Nous pourrions, en premier lieu, nous réfugier dans une rétro-vision du monde, régressive et focalisé sur un passé idéalisé. Un choix plus ringard encore que conservateur qui ferait de l’Europe, comme le disait joliment il y a peu Daniel Cohn-Bendit, « le Luxembourg du monde ».

 

Nous pourrions autrement parcourir le chemin des indignés espagnols dont la révolte massive et pacifique a contraint les pouvoirs -publics comme entrepreneuriaux- à imaginer des amortisseurs sociaux aux révisions douloureuses qu’imposait la situation économique du pays. Et aujourd’hui on sent pointer le bout du tunnel. Il faut toutefois à cette orientation historique un pouvoir relativement fort auquel confronter l’indignation pour qu’il en résulte un conflit productif.

 

Faute de parvenir à cristalliser une pareille confrontation, nous pourrions enfin nous laisser gagner par une manière d’idéologie punk, désespérant de l’avenir (No Future), à la fois cynique, autoritaire et engagée dans une subversion sans projet.
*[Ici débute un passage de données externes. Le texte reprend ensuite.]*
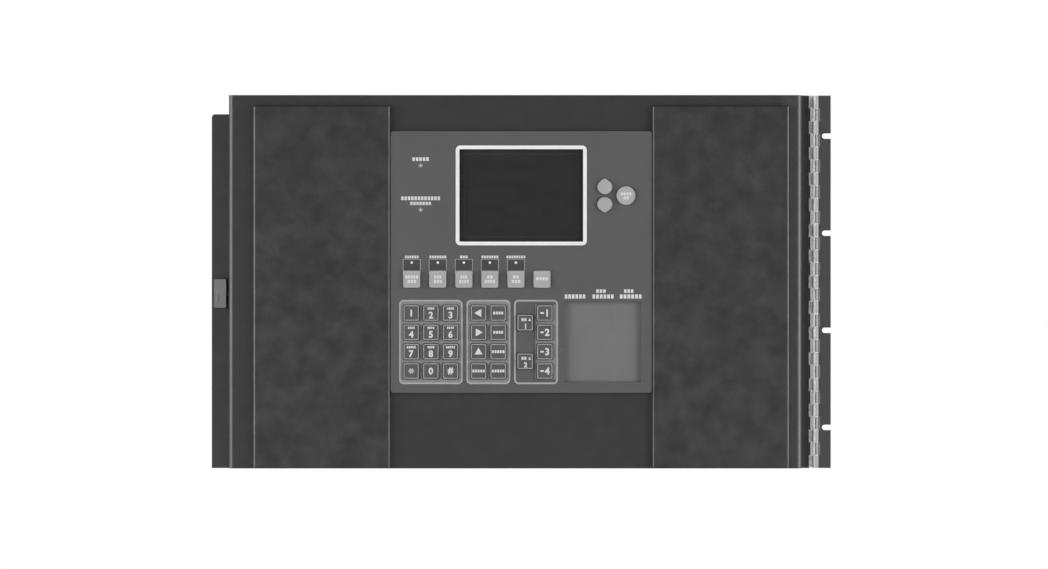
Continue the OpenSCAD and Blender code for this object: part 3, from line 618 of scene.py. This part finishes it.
def sink(node, depth):
    """Lowers a part's whole surface by the thickness of what lies on it."""
    lower = node.modifiers.new("ink_depth", "DISPLACE")
    lower.strength = -depth
    lower.mid_level = 0.0


# ---------------------------------------------------------------- operators


class ALARMDOOR_OT_finishes(bpy.types.Operator):
    """Makes the materials and gives each carried-over part the one its slot names"""

    bl_idname = "alarmdoor.finishes"
    bl_label = "Part finishes"

    def execute(self, context):
        FINISH.update(make_finishes(context.scene.door_colours))
        sizes = context.scene.door_sizes
        slots = {s["node"]: s["material_slot"] for s in frame["record"]["subparts"]}
        for name, node in frame["nodes"].items():
            node.data.materials.clear()
            finish = "door_leaf" if name == "hinge_door_leaf" else slots[name]
            node.data.materials.append(FINISH[finish])
        for name in ("door_pan", "left_blank_plate", "right_blank_plate",
                     "hinge_cabinet_leaf", "hinge_door_leaf", "rear_cover"):
            soften(frame["nodes"][name], sizes.sheet_round)
        for name in ("keypad_overlay", "status_lenses", "latch_slider", "latch_housing",
                     "terminal_blocks", "lcd_module"):
            soften(frame["nodes"][name], sizes.moulding_round)
        for name in KEYS:
            soften(frame["nodes"][name], sizes.edge_round)
            sink(frame["nodes"][name], KEY_SINK)
        sink(frame["nodes"]["rear_cover"], COVER_SINK)
        return {"FINISHED"}


class ALARMDOOR_OT_key_groups(bpy.types.Operator):
    """Prints the grounds and outlines of the three groups of keys"""

    bl_idname = "alarmdoor.key_groups"
    bl_label = "Key group prints"

    def execute(self, context):
        sizes = context.scene.door_sizes
        groups = {
            "digits": [k for k in KEYS if "digit" in k],
            "arrows": [k for k in KEYS if "arrow" in k or "command" in k or k == "key_edit"],
            "functions": [k for k in KEYS if "function" in k or "shift" in k],
        }
        _, low_z, _, high_z = reach(groups["digits"])
        pad_x, pad_z = 4.1 * MM, 5.05 * MM
        z0, z1 = low_z - pad_z, high_z + pad_z
        line, corner, ink = sizes.group_line, sizes.group_corner, sizes.ink_thickness
        gap, hole_corner = 0.45 * MM, 1.7 * MM  # the bare edge that the ground leaves round a key
        for group, keys in groups.items():
            x0, _, x1, _ = reach(keys)
            x0, x1 = x0 - pad_x, x1 + pad_x
            if group == "functions":
                # These keys sit a little to the left in their outline, and only their right
                # column has a light ground
                aside, margin = 1.05 * MM, 1.5 * MM
                x0, x1 = x0 + aside, x1 + aside
                ground_x0 = cap("key_function_1")[0] - margin
                keys = [k for k in keys if "shift" not in k]
                ground = bar((ground_x0 + x1 - line) / 2, (z0 + z1) / 2,
                             x1 - line - ground_x0, z1 - z0 - 2 * corner)
            else:
                ground = rounded(x0 + line, z0 + line, x1 - line, z1 - line, corner - line)
            outer = rounded(x0, z0, x1, z1, corner)
            inner = rounded(x0 + line, z0 + line, x1 - line, z1 - line, corner - line)
            print_on(f"group_outline_{group}", [[outer, inner]], OVERLAY_FRONT,
                     2 * ink, "door", "line_ink")
            holes = [rounded(a - gap, b - gap, c + gap, d + gap, hole_corner, 3)
                     for a, b, c, d in map(cap, keys)]
            print_on(f"group_ground_{group}", [[ground, *holes]], OVERLAY_FRONT, ink,
                     "door", "ground_ink")
        return {"FINISHED"}


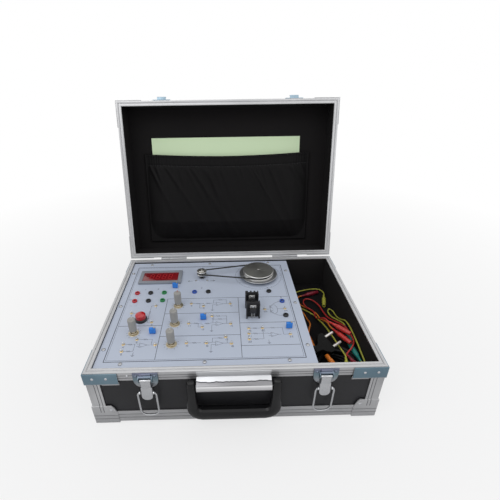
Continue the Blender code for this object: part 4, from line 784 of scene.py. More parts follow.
def plug_rear(name, out):
    (x, y, z), (way_x, way_y) = PLUGS[name]
    way = Vector((way_x, way_y, 0)).normalized()
    return at(x, y, z) - way * (19 + out) * MM


def patch_leads():
    for hue, (one, two, places) in LEADS.items():
        points = [plug_rear(one, -1), plug_rear(one, 4)] + [at(*place) for place in places]
        points += [plug_rear(two, 4), plug_rear(two, -1)]
        route = smooth_route(points, len(points) * 5)
        wire = cable(
            hue + "_patch_wire", route, 1.25 * MM, LEAD_HUES[hue] + "_wire",
            (hue + "_patch_lead",))
        pieces = [*patch_plug(one), *patch_plug(two)]
        run_of(route)


mains_lead()
patch_leads()


# Case, lid and their fittings
for node, finish_name in (
        ("base_shell", "case_laminate"), ("lid_shell", "lid_laminate"), ("inner_frame", "lining"),
        ("transformer", "dark_metal"), ("dc_motor", "steel"), ("angle_sensor", "dark_metal"),
        ("control_panel", "panel")):
    for held in frame["nodes"][node].material_slots:
        held.material = FINISHES[finish_name]

for node in ("base_rim_rails", "base_edge_rails", "lid_rim_rails", "lid_edge_rails"):
    eased(node, 0.35)
for side in ("left", "right"):
    eased(side + "_latch_plate", 0.3, "latch_chrome")
    eased(side + "_latch_bail", 0)
    eased(side + "_latch_keeper", 0.3, "blue_zinc")
    eased(side + "_hinge_base_leaf", 0.2)
    eased(side + "_hinge_lid_leaf", 0.2)
for corner in ("front_left", "front_right", "rear_left", "rear_right"):
    eased(corner + "_foot", 0.8, segments=3)
eased("handle_bracket", 0.3, "bracket_chrome")
eased("handle", 4.0, "black_gloss", segments=5)


def tongue(bm, place, size, round_by):
    """A plate across the place's own depth, its two lower corners rounded off."""
    _, depth, upwards = place.to_3x3().col
    low = place.translation - upwards * size[2] * 0.5 * MM
    edges = [
        edge for edge in edges_of(slab(bm, place, size))
        if all((vert.co - low).dot(upwards) < 0.0001 for vert in edge.verts)
        and abs((edge.verts[1].co - edge.verts[0].co).normalized().dot(depth)) > 0.9]
    break_edges(bm, edges, round_by, 8)


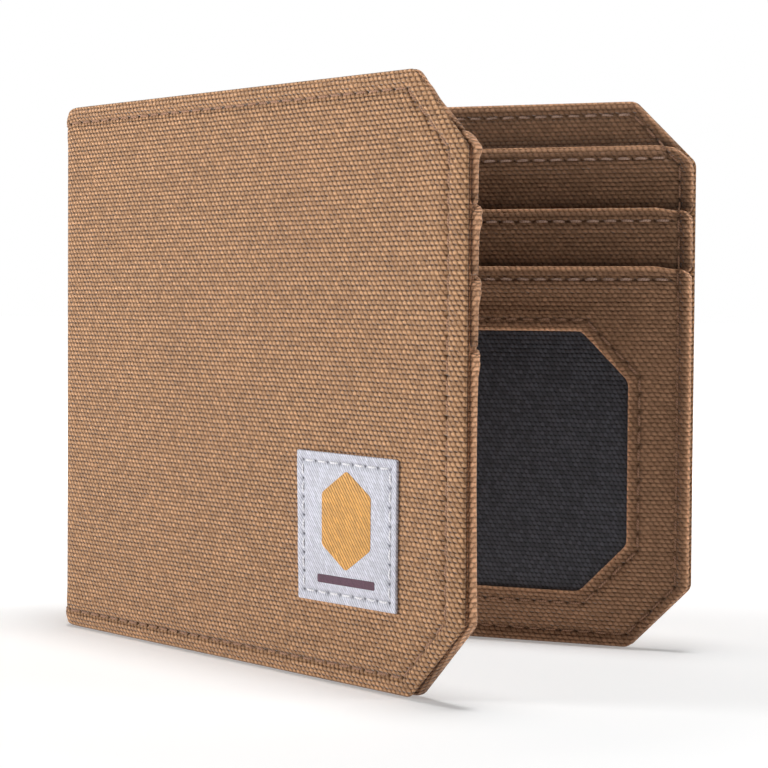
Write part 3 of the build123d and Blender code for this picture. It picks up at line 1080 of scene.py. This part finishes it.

Un monde où triompheraient black blocs et actions violentes immaîtrisées dans lesquelles la base la plus dure l’emporterait sur la raison (usines brulées, saccages environnementaux…).

 

Suis-je exagérément pessimiste ? Espérons-le mais, en attendant, il serait prudent de revenir aux fondamentaux d’une démocratie humaniste.